NAHR AL-BARED, Lebanon, June 19 (Reuters) A Lebanese soldier was killed today at a Palestinian refugee camp in north Lebanon where fighting between troops and Islamist militants is in its fifth week, security sources said.

They said another Lebanese soldier died today from wounds sustained earlier.

Witnesses said army shelling resumed early in the morning of al Qaeda-inspired militants entrenched in the Nahr al-Bared camp and later intensified on the camp's eastern side. Television footage showed smoke billowing from punctured buildings.

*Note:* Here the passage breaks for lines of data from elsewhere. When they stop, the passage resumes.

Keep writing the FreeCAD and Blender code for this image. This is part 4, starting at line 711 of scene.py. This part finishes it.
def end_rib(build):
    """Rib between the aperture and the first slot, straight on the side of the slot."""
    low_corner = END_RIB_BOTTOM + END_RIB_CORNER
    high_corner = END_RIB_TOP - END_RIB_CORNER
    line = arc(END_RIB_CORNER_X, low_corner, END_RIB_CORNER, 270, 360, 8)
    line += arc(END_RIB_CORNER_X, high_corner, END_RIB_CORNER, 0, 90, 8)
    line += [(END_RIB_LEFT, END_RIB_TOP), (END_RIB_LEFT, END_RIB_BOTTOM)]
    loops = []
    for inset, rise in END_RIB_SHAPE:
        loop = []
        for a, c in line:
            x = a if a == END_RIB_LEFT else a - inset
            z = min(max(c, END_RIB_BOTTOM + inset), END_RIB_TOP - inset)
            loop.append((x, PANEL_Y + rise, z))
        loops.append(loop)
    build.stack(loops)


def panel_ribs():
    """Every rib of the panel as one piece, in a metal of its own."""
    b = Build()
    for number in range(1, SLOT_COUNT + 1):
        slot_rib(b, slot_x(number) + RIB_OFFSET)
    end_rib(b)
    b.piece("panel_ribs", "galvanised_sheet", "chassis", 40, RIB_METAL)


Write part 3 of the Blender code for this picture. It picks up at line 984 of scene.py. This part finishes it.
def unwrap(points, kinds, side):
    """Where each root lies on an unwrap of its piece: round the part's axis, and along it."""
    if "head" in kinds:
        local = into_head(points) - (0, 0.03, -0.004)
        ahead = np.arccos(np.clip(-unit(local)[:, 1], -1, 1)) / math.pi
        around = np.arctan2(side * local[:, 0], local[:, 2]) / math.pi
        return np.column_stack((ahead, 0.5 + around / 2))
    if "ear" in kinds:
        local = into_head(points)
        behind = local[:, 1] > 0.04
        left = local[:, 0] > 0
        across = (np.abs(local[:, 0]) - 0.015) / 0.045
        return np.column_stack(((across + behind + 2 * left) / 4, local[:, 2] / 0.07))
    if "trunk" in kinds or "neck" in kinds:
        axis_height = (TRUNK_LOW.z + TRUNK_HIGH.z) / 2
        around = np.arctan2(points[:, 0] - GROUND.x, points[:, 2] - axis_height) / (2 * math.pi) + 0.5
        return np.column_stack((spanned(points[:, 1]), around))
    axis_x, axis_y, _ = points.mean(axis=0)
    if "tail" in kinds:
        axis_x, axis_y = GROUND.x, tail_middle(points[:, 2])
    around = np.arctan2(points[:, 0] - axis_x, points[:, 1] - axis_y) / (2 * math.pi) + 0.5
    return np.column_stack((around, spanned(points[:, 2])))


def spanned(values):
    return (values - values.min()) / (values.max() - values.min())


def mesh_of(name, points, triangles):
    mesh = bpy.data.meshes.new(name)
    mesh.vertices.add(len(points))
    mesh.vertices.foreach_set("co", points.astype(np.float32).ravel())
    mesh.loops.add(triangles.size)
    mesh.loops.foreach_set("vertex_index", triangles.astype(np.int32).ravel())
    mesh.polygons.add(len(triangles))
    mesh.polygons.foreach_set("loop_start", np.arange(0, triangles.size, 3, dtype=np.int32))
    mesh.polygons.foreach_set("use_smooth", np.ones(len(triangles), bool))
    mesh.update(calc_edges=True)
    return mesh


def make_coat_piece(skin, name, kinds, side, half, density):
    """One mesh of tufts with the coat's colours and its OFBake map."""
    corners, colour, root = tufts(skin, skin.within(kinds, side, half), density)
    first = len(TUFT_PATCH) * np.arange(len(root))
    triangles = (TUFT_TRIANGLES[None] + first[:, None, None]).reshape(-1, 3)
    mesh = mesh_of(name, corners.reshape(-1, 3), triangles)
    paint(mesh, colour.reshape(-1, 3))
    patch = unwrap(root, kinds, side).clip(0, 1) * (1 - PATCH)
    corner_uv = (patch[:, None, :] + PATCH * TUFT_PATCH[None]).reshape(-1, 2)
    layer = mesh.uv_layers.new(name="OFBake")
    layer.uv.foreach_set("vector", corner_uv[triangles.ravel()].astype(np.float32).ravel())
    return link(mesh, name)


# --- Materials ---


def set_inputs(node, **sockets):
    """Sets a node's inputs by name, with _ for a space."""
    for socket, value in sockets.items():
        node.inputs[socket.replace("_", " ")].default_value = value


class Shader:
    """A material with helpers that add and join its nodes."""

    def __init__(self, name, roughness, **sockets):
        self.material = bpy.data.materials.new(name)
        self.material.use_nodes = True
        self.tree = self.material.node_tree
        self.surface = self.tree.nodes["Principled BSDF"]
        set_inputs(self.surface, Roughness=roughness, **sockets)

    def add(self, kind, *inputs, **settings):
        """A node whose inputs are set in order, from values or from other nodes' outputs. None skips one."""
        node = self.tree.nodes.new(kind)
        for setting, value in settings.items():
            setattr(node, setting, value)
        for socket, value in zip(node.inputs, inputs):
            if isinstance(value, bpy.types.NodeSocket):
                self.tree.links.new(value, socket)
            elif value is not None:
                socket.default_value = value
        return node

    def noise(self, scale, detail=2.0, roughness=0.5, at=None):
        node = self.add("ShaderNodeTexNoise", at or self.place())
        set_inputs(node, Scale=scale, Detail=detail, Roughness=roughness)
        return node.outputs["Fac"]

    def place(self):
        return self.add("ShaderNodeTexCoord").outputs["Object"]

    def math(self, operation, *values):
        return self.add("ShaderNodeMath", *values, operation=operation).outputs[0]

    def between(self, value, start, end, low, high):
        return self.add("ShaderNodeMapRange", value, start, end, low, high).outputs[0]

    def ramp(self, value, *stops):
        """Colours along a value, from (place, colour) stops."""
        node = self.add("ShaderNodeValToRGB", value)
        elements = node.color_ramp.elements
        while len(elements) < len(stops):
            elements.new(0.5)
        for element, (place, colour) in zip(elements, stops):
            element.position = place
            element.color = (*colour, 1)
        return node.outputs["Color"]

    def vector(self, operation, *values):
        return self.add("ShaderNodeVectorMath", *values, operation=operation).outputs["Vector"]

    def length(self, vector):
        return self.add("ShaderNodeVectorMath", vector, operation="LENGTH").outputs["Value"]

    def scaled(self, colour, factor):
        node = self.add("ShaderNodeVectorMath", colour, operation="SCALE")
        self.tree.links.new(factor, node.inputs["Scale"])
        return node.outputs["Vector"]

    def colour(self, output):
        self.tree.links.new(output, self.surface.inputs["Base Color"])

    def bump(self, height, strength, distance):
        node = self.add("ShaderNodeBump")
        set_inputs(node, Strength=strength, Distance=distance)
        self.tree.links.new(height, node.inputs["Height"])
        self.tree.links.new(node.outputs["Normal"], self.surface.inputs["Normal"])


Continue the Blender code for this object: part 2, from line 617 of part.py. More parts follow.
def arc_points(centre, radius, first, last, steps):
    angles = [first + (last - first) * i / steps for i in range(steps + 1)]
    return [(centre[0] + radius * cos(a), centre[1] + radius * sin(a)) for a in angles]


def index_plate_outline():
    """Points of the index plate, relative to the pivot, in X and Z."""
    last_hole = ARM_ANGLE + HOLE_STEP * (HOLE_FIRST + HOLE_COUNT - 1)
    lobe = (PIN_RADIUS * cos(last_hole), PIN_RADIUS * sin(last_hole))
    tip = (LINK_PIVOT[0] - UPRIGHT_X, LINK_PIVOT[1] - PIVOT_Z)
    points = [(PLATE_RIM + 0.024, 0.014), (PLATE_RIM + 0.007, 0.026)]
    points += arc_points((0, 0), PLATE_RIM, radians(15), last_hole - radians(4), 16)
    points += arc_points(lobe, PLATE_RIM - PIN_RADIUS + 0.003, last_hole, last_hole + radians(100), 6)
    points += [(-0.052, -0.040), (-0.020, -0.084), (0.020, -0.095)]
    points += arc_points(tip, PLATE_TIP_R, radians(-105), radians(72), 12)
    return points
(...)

Sources said yesterday the army appeared to be close to its main goal of crushing all of Fatah al-Islam's positions on the outskirts of the camp, one month into the fighting.

The army has destroyed one of the group's main positions, the Samed complex, which used to be a weapons store and training centre.

Security sources said Lebanese troops discovered the bodies of seven militants in a building where they were checking for boobytraps.

The fighting is Lebanon's worst internal violence since the 1975-1990 civil war. At least 162 people, including 73 soldiers, more than 57 militants and 32 civilians, have been killed.

The army has slowly encroached on the area controlled by the militants, without entering the camp's official boundaries.

Security forces are barred from going into Lebanon's 12 Palestinian refugee camps under a 1969 Arab agreement.

Mediation efforts are underway to arrange for a ceasefire, a Palestinian source said. The plan would entail putting the army in full control of all the camp's outskirts and confine the militants to a small part of it. Negotiations would then start over the remaining militants' fate.

Lebanese authorities have demanded the militants surrender, but Fatah al-Islam has vowed to fight to the death.

Fatah al-Islam emerged late last year after its leader, Shaker al-Abssi, and some 200 fighters split from the pro-Syrian Palestinian faction Fatah al-Intifada (Uprising).

Lebanon's Western-backed government says Fatah al-Islam is linked to Syrian intelligence, a charge denied by Damascus and the group itself. Abssi has said he supports al Qaeda's ideas but has no organisational ties to Osama bin Laden's network.